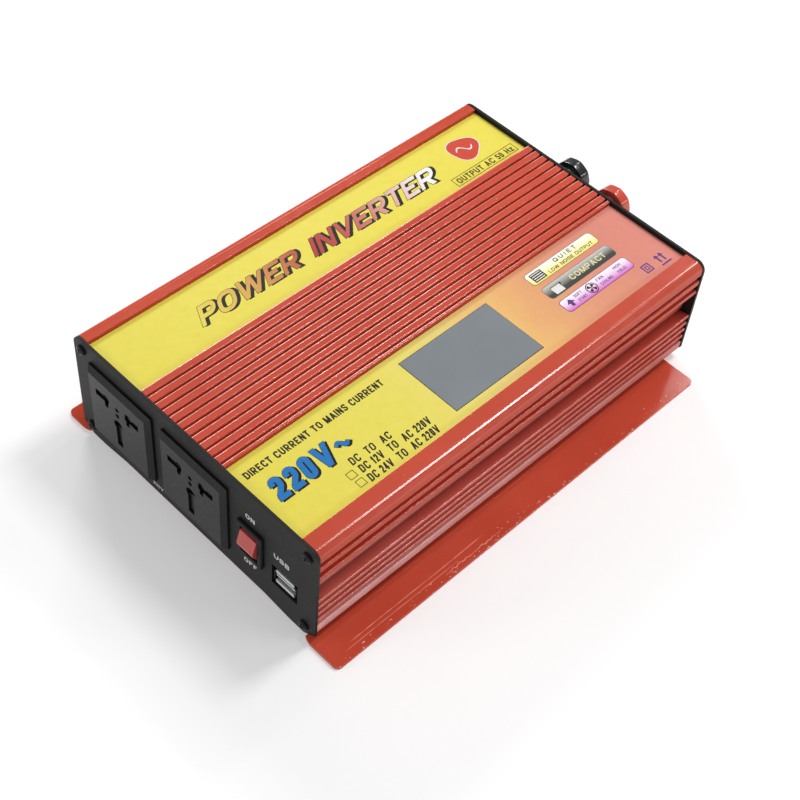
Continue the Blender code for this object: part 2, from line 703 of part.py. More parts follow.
def make_fan(plastic, dark, steel):
    centre = (FAN_X, FAN_Z)
    front = FAN_REAR - FAN_DEPTH
    mesh = bmesh.new()
    box(mesh, grown((FAN_X,) * 2, FAN_HALF), (front, FAN_REAR), grown((FAN_Z,) * 2, FAN_HALF))
    frame = mesh_object("fan_frame", mesh, plastic)
    duct = bmesh.new()
    rod(duct, centre, FAN_BORE, front - 1, FAN_REAR + 1, 48)
    for dx in (-FAN_SCREW, FAN_SCREW):
        for dz in (-FAN_SCREW, FAN_SCREW):
            rod(duct, (FAN_X + dx, FAN_Z + dz), SCREW_CLEARANCE, front - 1, FAN_REAR + 1, 12)
    cut(frame, duct, "duct")
    spider = bmesh.new()
    reach = FAN_BORE + 0.4
    box(spider, (FAN_X - reach, FAN_X + reach), (front, front + 2.2), (FAN_Z - 1.3, FAN_Z + 1.3))
    join(frame, spider, "spider")
    spider = bmesh.new()
    box(spider, (FAN_X - 1.3, FAN_X + 1.3), (front, front + 2.2), (FAN_Z - reach, FAN_Z + reach))
    join(frame, spider, "cross_spider")
    motor = bmesh.new()
    rod(motor, centre, 9.5, front, front + 2.6, 24)
    join(frame, motor, "motor_seat")
    bearing = bmesh.new()
    rod(bearing, centre, 1.6, front - 1, front + 4, 12)
    cut(frame, bearing, "bearing")
    make_rotor(centre, front, dark)
    for number, (dx, dz) in enumerate(((-1, -1), (1, -1), (-1, 1), (1, 1)), start=1):
        x = FAN_X + dx * FAN_SCREW
        z = FAN_Z + dz * FAN_SCREW
        make_screw("fan_screw_%d" % number, x, z, REAR_FACE, -1, steel)


def make_rotor(centre, front, dark):
    """Hub with seven pitched blades, and a shaft in the frame's bearing."""
    hub_start = front + 3.1
    hub_end = FAN_REAR - 1.2
    profile = [(1.3, front + 0.4), (1.3, hub_start), (10.0, hub_start), (10.0, hub_end - 0.8), (9.2, hub_end)]
    mesh = bmesh.new()
    turned_along_y(mesh, centre, profile, 28)
    rotor = mesh_object("fan_rotor", mesh, dark, (centre[0], front + 8, centre[1]))
    blades = bmesh.new()
    for i in range(7):
        add_blade(blades, centre, i * 2 * math.pi / 7, hub_start + 0.6, hub_end - 0.8)
    join(rotor, blades, "blades")


def add_blade(mesh, centre, angle, start, end):
    """One pitched blade from inside the hub to near the duct."""
    rings = []
    for radius, sweep in ((9.0, 0.0), (14.0, 0.05), (18.5, 0.12), (22.6, 0.22)):
        ring = []
        for y, lead in ((start, 0.0), (end, 0.62)):
            for thick in (-0.45, 0.45):
                turn = angle + sweep + lead * (1.0 - 0.012 * radius) + thick / radius
                if y == end:
                    turn = angle + sweep + lead * (1.0 - 0.012 * radius) - thick / radius
                ring.append((centre[0] + radius * math.cos(turn), y, centre[1] + radius * math.sin(turn)))
        rings.append(ring)
    loft(mesh, rings)


# ---------------------------------------------------------------- inside

def make_inner_parts(board, core, copper, metal, sleeve, plastic):
    mesh = bmesh.new()
    box(mesh, (-62, 62), (26, 214), (8.0, 9.6))
    mesh_object("main_board", mesh, board)

    base = 9.6 + GAP
    mesh = bmesh.new()
    box(mesh, (-26, 26), (96, 138), (base, base + 34))
    iron = mesh_object("transformer_core", mesh, core)
    windows = bmesh.new()
    for side in (-1, 1):
        box(windows, sorted((side * 9.5, side * 17.5)), (90, 144), (base + 8, base + 26))
    cut(iron, windows)
    mesh = bmesh.new()
    box(mesh, (-17.2, 17.2), (88, 146), (base + 8.3, base + 25.7))
    coil = mesh_object("transformer_winding", mesh, copper)
    leg = bmesh.new()
    box(leg, (-9.8, 9.8), (95.4, 138.6), (base - 1, base + 40))
    cut(coil, leg)

    mesh = bmesh.new()
    turned_along_z(mesh, (0, 64), [(13.0, base), (14.5, base + 1.5), (14.5, base + 11), (13.0, base + 12.5)], 28)
    choke = mesh_object("choke", mesh, copper)
    eye = bmesh.new()
    turned_along_z(eye, (0, 64), [(6.0, base - 1), (6.0, base + 14)], 20)
    cut(choke, eye)

    for name, x, y, radius, height in (
        ("input_capacitor", 20, 186, 11.0, 30.0),
        ("bus_capacitor", -36, 64, 9.0, 34.0),
    ):
        mesh = bmesh.new()
        profile = [(radius, base), (radius, base + height - 1), (radius - 1, base + height)]
        turned_along_z(mesh, (x, y), profile, 24)
        mesh_object(name, mesh, sleeve)

    for name, side in (("left_heat_sink", -1), ("right_heat_sink", 1)):
        mesh = bmesh.new()
        outline = [(54.0, base), (61.0, base), (61.0, base + 30), (58.0, base + 30), (58.0, base + 3), (54.0, base + 3)]
        prism(mesh, [(side * x, z) for x, z in outline], 36.0, 206.0)
        mesh_object(name, mesh, metal)

    for number in (1, 2, 3):
        mesh = bmesh.new()
        y = 170.0 + 12.0 * (number - 1)
        box(mesh, (-22, -3), (y, y + 5.2), (base, base + 17))
        mesh_object("fuse_%d" % number, mesh, plastic)


def build():
    clear_scene()
    red_paint = make_material("red_paint", (0.62, 0.07, 0.035), 0.35, 0.3)
    black_paint = make_material("black_paint", (0.02, 0.02, 0.021), 0.5)
    black_plastic = make_material("black_plastic", (0.018, 0.018, 0.02), 0.4)
    red_plastic = make_material("red_plastic", (0.6, 0.04, 0.03), 0.3)
    white_plastic = make_material("white_plastic", (0.85, 0.85, 0.82), 0.4)
    label_film = make_material("label_film", (0.8, 0.67, 0.08), 0.35)
    window_film = make_material("window_film", (0.06, 0.065, 0.065), 0.15)
    steel = make_material("steel", (0.5, 0.5, 0.5), 0.3, 1.0)
    black_steel = make_material("black_steel", (0.03, 0.03, 0.03), 0.35, 0.6)
    brass = make_material("brass", (0.75, 0.6, 0.35), 0.3, 1.0)
    circuit_board = make_material("circuit_board", (0.03, 0.2, 0.07), 0.5)
    ferrite = make_material("ferrite", (0.05, 0.05, 0.052), 0.6)
    copper = make_material("copper_wire", (0.6, 0.25, 0.12), 0.35, 0.8)
    aluminium = make_material("aluminium", (0.7, 0.7, 0.71), 0.35, 1.0)
    capacitor_sleeve = make_material("capacitor_sleeve", (0.03, 0.04, 0.1), 0.4)
    fuse_plastic = make_material("fuse_plastic", (0.1, 0.5, 0.15), 0.3)

    make_base_plate(red_paint)
    make_bottom_shell(red_paint)
    make_top_shell(red_paint)
    make_front_plate(black_paint)
    make_rear_plate(black_paint)
    make_case_screws(black_steel)
    make_labels(label_film)
    make_display(window_film, black_plastic, circuit_board)
    make_sockets(black_plastic, brass)
    make_switch(black_plastic, red_plastic, brass)
    make_usb(steel, white_plastic, circuit_board)
    make_post("black", POST_X[0], black_plastic, brass)
    make_post("red", POST_X[1], red_plastic, brass)
    make_fan(black_plastic, black_plastic, black_steel)
    make_inner_parts(circuit_board, ferrite, copper, aluminium, capacitor_sleeve, fuse_plastic)


build()
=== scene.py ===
"""Looks of the power inverter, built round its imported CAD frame.

Lengths are in millimetres in the part's own design frame: x to the right seen from the
socket end, y from the front of the shells to the battery end, z up from the mounting
plate's underside. at() turns such a point into metres in the row frame.
"""
import math
import random

import bmesh
import bpy
from mathutils import Matrix, Vector


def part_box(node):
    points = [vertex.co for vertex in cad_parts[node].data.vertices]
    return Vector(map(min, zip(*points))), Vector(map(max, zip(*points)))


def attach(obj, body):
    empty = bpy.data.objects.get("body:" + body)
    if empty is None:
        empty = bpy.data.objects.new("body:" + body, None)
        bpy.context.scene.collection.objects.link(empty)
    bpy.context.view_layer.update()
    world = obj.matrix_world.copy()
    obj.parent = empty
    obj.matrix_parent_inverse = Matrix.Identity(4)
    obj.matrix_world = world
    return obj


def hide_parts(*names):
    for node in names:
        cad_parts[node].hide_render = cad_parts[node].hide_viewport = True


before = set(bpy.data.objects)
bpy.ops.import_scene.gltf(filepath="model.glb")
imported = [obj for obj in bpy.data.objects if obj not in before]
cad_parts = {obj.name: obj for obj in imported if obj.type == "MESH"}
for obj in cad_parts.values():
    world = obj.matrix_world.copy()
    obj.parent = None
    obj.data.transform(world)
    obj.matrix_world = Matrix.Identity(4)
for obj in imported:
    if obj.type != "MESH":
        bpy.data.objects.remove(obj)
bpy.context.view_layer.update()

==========

_CHALLENGE_: Repeat exactly the lines running from the one with "make_base_plate(red_paint)" through the one with "obj.data.transform(world)", both included.

_OUTPUT BELOW_:
    make_base_plate(red_paint)
    make_bottom_shell(red_paint)
    make_top_shell(red_paint)
    make_front_plate(black_paint)
    make_rear_plate(black_paint)
    make_case_screws(black_steel)
    make_labels(label_film)
    make_display(window_film, black_plastic, circuit_board)
    make_sockets(black_plastic, brass)
    make_switch(black_plastic, red_plastic, brass)
    make_usb(steel, white_plastic, circuit_board)
    make_post("black", POST_X[0], black_plastic, brass)
    make_post("red", POST_X[1], red_plastic, brass)
    make_fan(black_plastic, black_plastic, black_steel)
    make_inner_parts(circuit_board, ferrite, copper, aluminium, capacitor_sleeve, fuse_plastic)


build()
=== scene.py ===
"""Looks of the power inverter, built round its imported CAD frame.

Lengths are in millimetres in the part's own design frame: x to the right seen from the
socket end, y from the front of the shells to the battery end, z up from the mounting
plate's underside. at() turns such a point into metres in the row frame.
"""
import math
import random

import bmesh
import bpy
from mathutils import Matrix, Vector


def part_box(node):
    points = [vertex.co for vertex in cad_parts[node].data.vertices]
    return Vector(map(min, zip(*points))), Vector(map(max, zip(*points)))


def attach(obj, body):
    empty = bpy.data.objects.get("body:" + body)
    if empty is None:
        empty = bpy.data.objects.new("body:" + body, None)
        bpy.context.scene.collection.objects.link(empty)
    bpy.context.view_layer.update()
    world = obj.matrix_world.copy()
    obj.parent = empty
    obj.matrix_parent_inverse = Matrix.Identity(4)
    obj.matrix_world = world
    return obj


def hide_parts(*names):
    for node in names:
        cad_parts[node].hide_render = cad_parts[node].hide_viewport = True


before = set(bpy.data.objects)
bpy.ops.import_scene.gltf(filepath="model.glb")
imported = [obj for obj in bpy.data.objects if obj not in before]
cad_parts = {obj.name: obj for obj in imported if obj.type == "MESH"}
for obj in cad_parts.values():
    world = obj.matrix_world.copy()
    obj.parent = None
    obj.data.transform(world)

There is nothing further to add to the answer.